If the manifest uploads but the _CURRENT pointer fails, it retries up to 3 times with exponential backoff (1s, 2s, 4s). The manifest is already on S3 and safe. If all retries fail, PublishManifestError is raised.

Run Record Lifecycle¶

Each Spark writer invocation also maintains one driver-owned run record under output.run_registry_prefix (default runs). The record is created as running, updated with manifest_ref once publish succeeds, and then marked succeeded or failed. BuildResult.run_record_ref returns the record location.

Cleanup¶

Non-winning attempt paths are deleted after publish, but failures are logged and skipped — never raised.
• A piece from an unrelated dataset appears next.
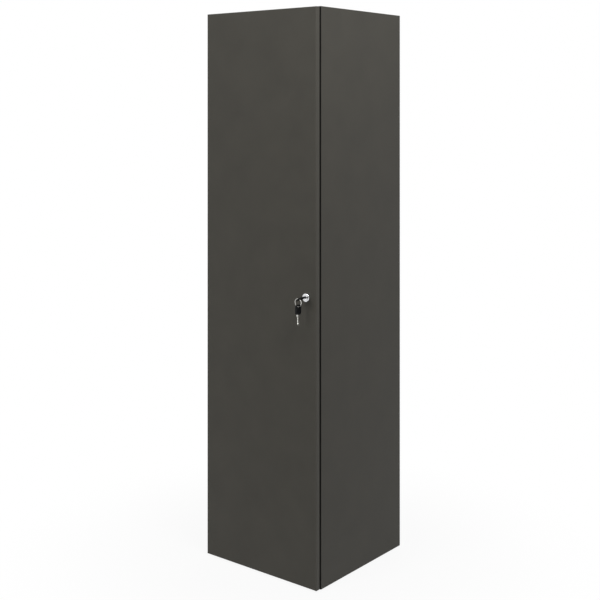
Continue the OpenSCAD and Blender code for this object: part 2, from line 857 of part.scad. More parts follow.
module glide_sleeves() {
    color(zinc_col) for (sx = [-1, 1], sy = [-1, 1]) at_glide(sx, sy)
        translate([0, 0, z_low]) difference() {
            cylinder(d = sleeve_d, h = sleeve_l);
            translate([0, 0, -eps]) cylinder(d = stem_d + 2 * stem_fit, h = sleeve_l + 2 * eps);
        }
}

// A levelling glide: a foot with a threaded stem, turned from inside
module glide(sx, sy) {
    ch = 1;
    r = glide_d / 2;
    color(plastic_col) at_glide(sx, sy) difference() {
        union() {
            rotate_extrude() polygon([
                [0, 0], [r - ch, 0], [r, ch], [r, glide_plate - ch], [r - ch, glide_plate],
                [0, glide_plate]
            ]);
            translate([0, 0, glide_plate - eps]) cylinder(d = stem_d, h = stem_l);
        }
        translate([0, 0, glide_plate + stem_l - hex_depth])
            cylinder(d = hex_w, h = hex_depth + eps, $fn = 6);
    }
}

module glide_front_left() glide(-1, -1);

module glide_front_right() glide(1, -1);

module glide_back_left() glide(-1, 1);

module glide_back_right() glide(1, 1);

left_side();
right_side();
top_board();
bottom_board();
back_panel();
hat_shelf();
carcass_edging();
shelf_edging();
door_board();
door_edging();
hinge_cups();
hinge_pins();
hinge_arms();
hinge_plates();
cup_screws();
plate_screws();
arm_screws();
lock_housing();
lock_nut();
lock_plug();
lock_cam();
cam_screw();
keeper();
keeper_screws();
key_head();
key_blade();
split_ring();
spare_key_head();
spare_key_blade();
door_stops();
shelf_supports();
clothes_rail();
rail_sockets();
rail_screws();
connector_cams();
connector_bolts();
dowels();
wall_brackets();
bracket_screws();
glide_sleeves();
glide_front_left();
glide_front_right();
glide_back_left();
glide_back_right();
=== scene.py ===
import logging
import math
from dataclasses import dataclass
from enum import Enum
from typing import Callable, Optional, Sequence, Union

import bmesh
import bpy
from mathutils import Matrix, Vector


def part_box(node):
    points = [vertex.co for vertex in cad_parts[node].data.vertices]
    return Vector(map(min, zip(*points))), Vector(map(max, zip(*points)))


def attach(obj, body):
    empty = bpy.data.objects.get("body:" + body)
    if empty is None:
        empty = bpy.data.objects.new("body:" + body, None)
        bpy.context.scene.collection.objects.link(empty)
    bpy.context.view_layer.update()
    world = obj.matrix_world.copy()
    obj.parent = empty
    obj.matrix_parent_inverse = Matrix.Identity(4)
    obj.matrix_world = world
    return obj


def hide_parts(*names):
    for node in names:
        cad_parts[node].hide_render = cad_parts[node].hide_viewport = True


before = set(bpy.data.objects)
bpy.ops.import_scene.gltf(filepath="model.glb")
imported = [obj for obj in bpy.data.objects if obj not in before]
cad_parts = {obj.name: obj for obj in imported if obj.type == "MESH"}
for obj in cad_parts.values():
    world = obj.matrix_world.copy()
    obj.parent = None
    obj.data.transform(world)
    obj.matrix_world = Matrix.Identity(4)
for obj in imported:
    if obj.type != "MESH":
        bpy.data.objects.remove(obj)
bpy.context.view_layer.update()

LOG = logging.getLogger("locker")

Number = Union[int, float]
Colour = tuple[float, float, float]
Point = tuple[float, float, float]
Pair = tuple[float, float]
Outline = list[Pair]
Radius = Union[float, Callable[[float], float]]
Levels = list[tuple[Radius, float]]
Box = tuple[Vector, Vector]
Piece = bpy.types.Object
Paint = bpy.types.Material

MM = 0.001
TURN = 2.0 * math.pi
SQUARE_ON = 0.99995     # a normal's part along an axis, from which a face counts as square
ROUNDED_ABOVE = 40.0    # edges that turn by more degrees than this are rounded
CAD_WELD = 2e-6         # vertices of the CAD mesh closer than this are one
FINE_WELD = 1e-7        # the same for plates and blades
WHITE = (1.0, 1.0, 1.0)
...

The run record is the durable signal for future deferred cleanup workflows; readers do not consume it.

Context Manager Safety¶

Spark config overrides are restored in reverse order, continuing even if individual restores fail.
DataFrame caching falls back to the uncached DataFrame if persist fails; unpersist uses non-blocking mode.

Gotchas¶

Gotcha	Detail
Speculation and attempts	Multiple attempts can exist; winner is deterministic (lowest attempt). Design all shard writes to be idempotent.
Closure serialization	Closures capture key column and shard count as Python locals, not Spark broadcast variables. Non-picklable objects in closures will fail.
CEL recompilation on executors	CEL compiled objects are not serializable. The expression is validated on the driver, then re-compiled on each executor.
Cache fallback is silent	If DataFrame persist fails, it logs a warning and continues with the uncached DataFrame — no exception raised.
Config restore order	Spark configs are restored in reverse order on exit. If a restore fails, it logs the error and continues to the next config.
`coalesce` vs `repartition` in single-db	`write_single_db()` uses `coalesce()` to merge sorted partitions without shuffling. `repartition()` would destroy sort order.
Java 17 required	Java 21 is not supported with Spark 3.5 due to Arrow JVM module access issues.
`SPARK_LOCAL_IP=127.0.0.1`	Required in tox and devcontainer to avoid hostname resolution issues.